The National Mouse Club is still in existence today, and its members throughout the years have made major contributions to the fancy. Most of the colors we have today were standardized by these dedicated people. They also greatly improved the conformation of the mouse through the last 100 years by selecting the biggest and the best.
The history of domestic mice in the United States is not very clear. Most likely people did catch and keep wild mice as pets, and unusually colored ones probably were found. Unfortunately there are no written records (that we are aware of) documenting this. Scientific laboratories are responsible for most of the fancy mice found in the U.S. Early pet care books dating from the 1920s suggest contacting a local laboratory or university to obtain a pet white mouse. If this was not successful they recommend asking a pet shop keeper to contact their animal supplier and see if they could provide one. Apparently many people who bred animals for pet shops also supplied them to laboratories.
The mouse fancy is relatively young in the United States. The first U.S. mouse club came into existence in the 1950s. Set up much like the National Mouse Club in England, the American Mouse Club set standards and hosted shows. This club eventually died out; however, in 1978 the Mouse and Rat Breeders Association was formed. In 1983 the American Fancy Rat and Mouse Association originated. There are now several clubs in the United States, and many more worldwide.

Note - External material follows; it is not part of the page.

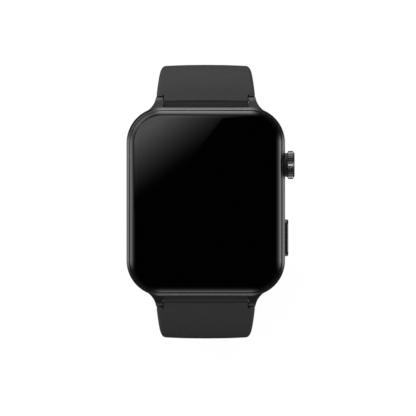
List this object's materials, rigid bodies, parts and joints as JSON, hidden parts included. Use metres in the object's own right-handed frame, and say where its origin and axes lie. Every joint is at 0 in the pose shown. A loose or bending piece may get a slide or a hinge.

Over the last 15 years there has been a large increase of interest in fancy mice as show animals and pets. In a large part we have the recent popularity of reptile keeping to thank for this as many people buy rodents to feed their reptiles, and end up discovering what wonderful pets mice make. Also, people have less time, money and space for animals, so are often turning to pocket pets as an ideal alternative. Mice today are more popular than they have ever been and we can look forward to this trend continuing into the future.